New West Magazine highlighted “Saving Yosemite” 45 years ago with a thoughtful and provocative article by journalist Tom DeVries that included restoring Hetch Hetchy Valley. It is an outstanding article and well worth reading.

DeVries suggestions for saving Yosemite include diminishing automobile traffic, splitting up the concessions, expanding the park to include Mono Lake, involving local tribes and draining (restoring) Hetch Hetchy.
It’s both frustrating and refreshing to see concerns expressed 45 years ago that are still with us today.
At Restore Hetch Hetchy, we have refrained from talking about “draining” the reservoir – opting instead for “relocating” it to emphasize our commitment to maintaining a reliable water system for San Francisco. “Draining” is correct, however, and the reservoir’s storage function could well be replaced by groundwater banking or recycling – technologies not available when DeVries wrote the article.
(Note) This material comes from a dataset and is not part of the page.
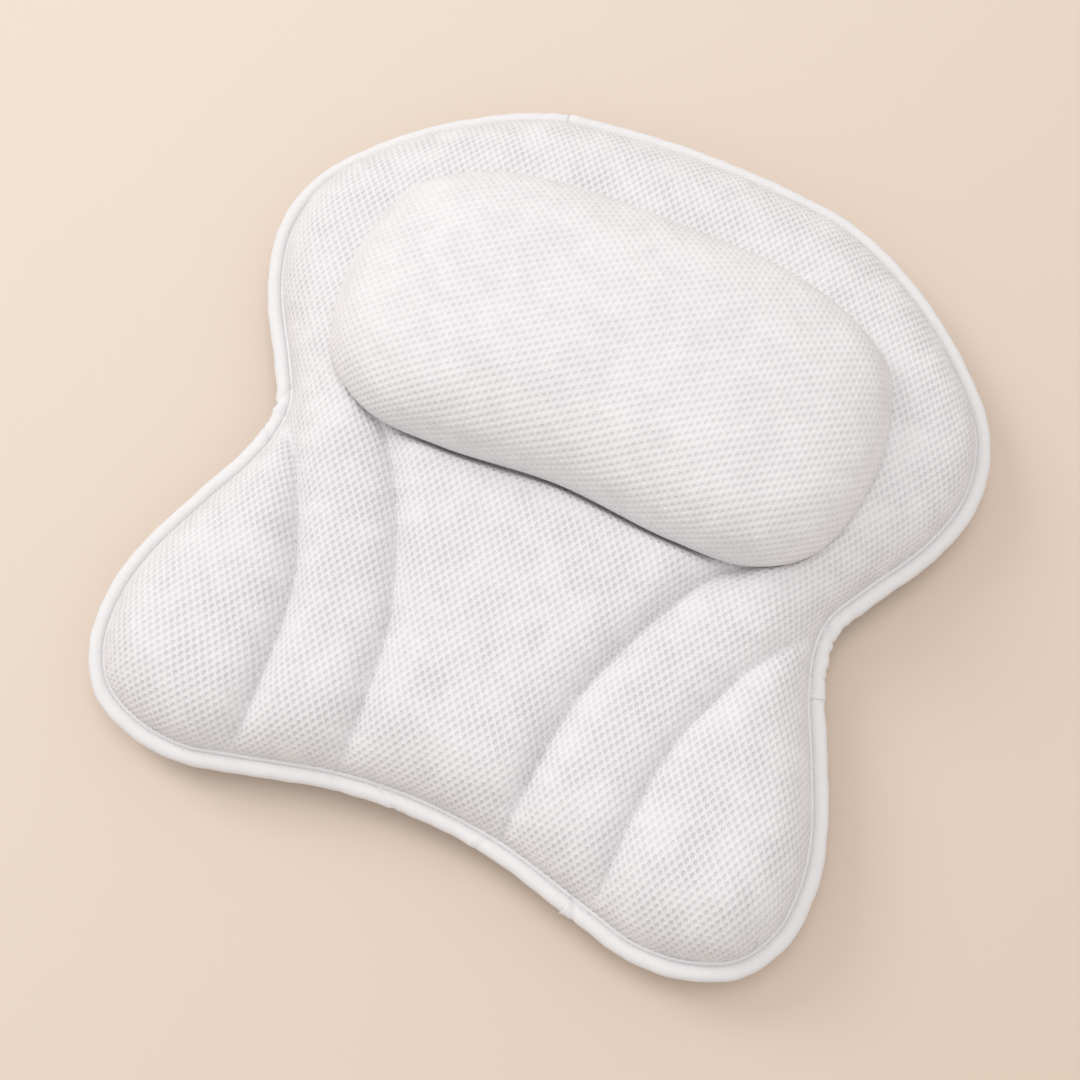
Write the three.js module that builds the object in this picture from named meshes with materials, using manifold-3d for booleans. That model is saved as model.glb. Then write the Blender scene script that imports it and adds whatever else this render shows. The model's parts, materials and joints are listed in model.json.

DeVries rues the sour deal cut in 1913 when President Wilson signed the Raker Act (ignoring the water system alternatives available at the time) and waxes fondly at the thought of a small plaque in a restored valley that commemorates “the day we regained our senses and pulled the plug”.
Tom’s other suggestions are noteworthy as well. Perhaps if the concessions for lodging and food competed with one another, rather than be operated by a single corporation, services would be better, even cheaper, and we would not be reading about rats at the Ahwahnee Hotel.
In recent years, Yosemite has indeed taken steps to welcome tribal input in park planning and operations as DeVries suggests. We’d like to see more.
Expanding the park to include Mono Lake is an idea we hadn’t heard. The State of California might prefer to keep the lake rather than hand it over to the feds, but Mono Lake is only a few short miles from Yosemite.
Yosemite continues to struggle with car traffic, which has includes Hetch Hetchy on weekends in the spring. If there were better public transit options, Yosemite’s reservations system would either be less of a hindrance to visitors or wholly unnecessary. (The Hetch Hetchy entrance is the only one af the parks gates where there is not public transit available.)
New West magazine was founded in 1976, renamed California in 1981, and ceased publication in 1991.
Tom DeVries has long since departed the Bay Area for Mariposa, one of Yosemite’s gateway communities. We thank him for sharing his plan for a better Yosemite in 1980 and for pulling it out of the archives for us to share.